In writing to hold section 16–19–40 facially void by prohibiting gambling in “any house used as a place of gaming,” I am not unmindful of the Supreme Court's admonition that “[f]acial challenges are disfavored.” See Wash. State Grange, 552 U.S. at 450, 128 S.Ct. 1184;see also Jansen v. State ex rel. Downing, 273 Ala. 166, 137 So.2d 47, 50 (1962) (“[S]uch power should be exercised only when a statute is so incomplete, so irreconcilably conflicting, or so vague or indefinite, that it cannot be executed, and the court is unable, by the application of known and accepted rules of construction, to determine, with any reasonable degree of certainty, what the legislature intended.”). In my opinion, however, this is one of the rare cases where a statute provides too little guidance to police officers and thereby accords them too much discretion in the statute's enforcement. Therefore, I would find section 16–19–40 “is unconstitutionally vague on its face because it encourages arbitrary enforcement by failing to describe with sufficient particularity what a suspect must do in order to satisfy the statute.” See Kolender, 461 U.S. at 361, 103 S.Ct. 1855.
I close by responding to two points made in the Chief Justice's separate concurrence, which ostensibly are why she believes this case is “unique.” I disagree that any uncertainty concerning the statute's severability impacts its constitutionality. I know of no authority for this position, and the Chief Justice cites none. To the contrary, we have long held that when an unconstitutional portion of a statute cannot be severed from the rest, the statute as a whole falls. See, e.g., Fairway Ford, Inc. v. Timmons, 281 S.C. 57, 314 S.E.2d 322 (1984) (“The rule is that where a part of a statute is unconstitutional, if such part is so connected with the other parts as that they mutually depend upon each other as conditions and considerations for each other, so as to warrant the belief that the Legislature intended them as a whole, and if they cannot be carried into effect, the Legislature would not have passed the residue independently of that which is void, the whole act is void.” (quoting Townsend v. Richland Cnty., 190 S.C. 270, 279–80, 2 S.E.2d 777, 781 (1930))). I also disagree that we may not strike as unconstitutionally vague only that portion of the statute—“any house used as a place of gaming”—which was challenged in this case without impacting the balance of the statute.
Finally, I cannot comprehend her concern that if any part of the statute is held unconstitutional, a parade of horribles will ensue, including the resurrection of video poker.

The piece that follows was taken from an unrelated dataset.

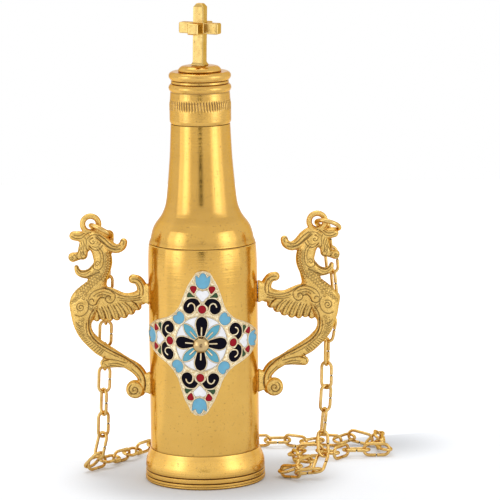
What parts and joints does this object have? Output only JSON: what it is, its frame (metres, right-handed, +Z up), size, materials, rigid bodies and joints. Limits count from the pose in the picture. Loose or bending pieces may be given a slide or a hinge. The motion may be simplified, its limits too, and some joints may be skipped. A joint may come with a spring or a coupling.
{
  "type": "anointing oil bottle",
  "caption": "Brass anointing oil bottle with a screw cap and cross, griffin handles, a curved enamel plate and a carrying chain.",
  "frame": {"origin": "centre of the foot's underside, on the surface the bottle stands on", "axes": "+Z up along the bottle's axis, the enamel plate faces -Y, the griffin handles are at -X and +X"},
  "size_m": [0.119, 0.0795, 0.1752],
  "materials": {
    "polished_brass": "polished",
    "cast_brass": "satin",
    "brass_wire": "polished",
    "enamel": "gloss",
    "liner": "matt"
  },
  "bodies": {
    "bottle": {"foot_ring": "polished_brass", "base_plate": "polished_brass", "body_tube": "polished_brass", "shoulder_neck": "polished_brass", "neck_spigot": "polished_brass", "enamel_plate": "enamel", "centre_boss": "polished_brass", "griffin_left": "cast_brass", "griffin_right": "cast_brass", "jump_ring_left": "brass_wire", "jump_ring_right": "brass_wire", "link_01": "brass_wire", "link_02": "brass_wire", "link_03": "brass_wire", "link_04": "brass_wire", "link_05": "brass_wire", "link_06": "brass_wire", "link_07": "brass_wire", "link_08": "brass_wire", "link_09": "brass_wire", "link_10": "brass_wire", "link_11": "brass_wire", "link_12": "brass_wire", "link_13": "brass_wire", "link_14": "brass_wire", "link_15": "brass_wire", "link_16": "brass_wire", "link_17": "brass_wire", "link_18": "brass_wire", "link_19": "brass_wire", "link_20": "brass_wire", "link_21": "brass_wire", "link_22": "brass_wire", "link_23": "brass_wire", "link_24": "brass_wire", "link_25": "brass_wire", "link_26": "brass_wire", "link_27": "brass_wire", "link_28": "brass_wire", "link_29": "brass_wire", "link_30": "brass_wire", "link_31": "brass_wire", "link_32": "brass_wire", "link_33": "brass_wire", "link_34": "brass_wire", "link_35": "brass_wire", "link_36": "brass_wire", "chain_heap": "brass_wire"},
    "cap_seal": {"cap_liner": "liner"},
    "cap": {"cap_shell": "polished_brass", "cap_dome": "polished_brass", "cross": "polished_brass"}
  },
  "joints": [
    {"name": "cap_lift", "type": "slide", "parent": "bottle", "child": "cap_seal", "axis": [0, 0, 1], "range_m": [0, 0.0121]},
    {"name": "cap_turn", "type": "hinge", "parent": "cap_seal", "child": "cap", "pos_m": [0, 0, 0.1316], "axis": [0, 0, 1], "range_deg": [0, 2160]}
  ],
  "couplings": [
    {"joint": "cap_lift", "follows": "cap_turn", "m_per_rad": 0.00031831}
  ]
}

The prohibition of video poker is found in Section 12–21–2710 of the South Carolina Code (2000). This is a completely separate section (and title) of the code and makes no reference at all to section 16–19–40. In fact, it is entirely independent and separate from the general gambling prohibitions involved here. Striking section 16–19–40 in whole or in part would have no impact on section 1221–2710.
The Chief Justice's fear that gambling and all its attendant vices would return unabated if we strike down a portion of this statute has no place in the execution of our duty to declare law unconstitutional. The decision to ban gambling and prevent the ills that accompany it rests solely with the General Assembly; but it must do so in a constitutional manner. In my view, we abandon our role as the neutral arbiter of a statute's constitutionality the very moment we decide to save a statute because we like what it does.
CONCLUSION
For the foregoing reasons, I would affirm the circuit court's holding that the portion of section 16–19–40 prohibiting gambling in “any house used as a place of gaming” is unconstitutionally vague as applied and on its face. While I recognize that doing so would upset the law as it has existed for almost 200 years, when a law is unconstitutional it is our duty to so declare.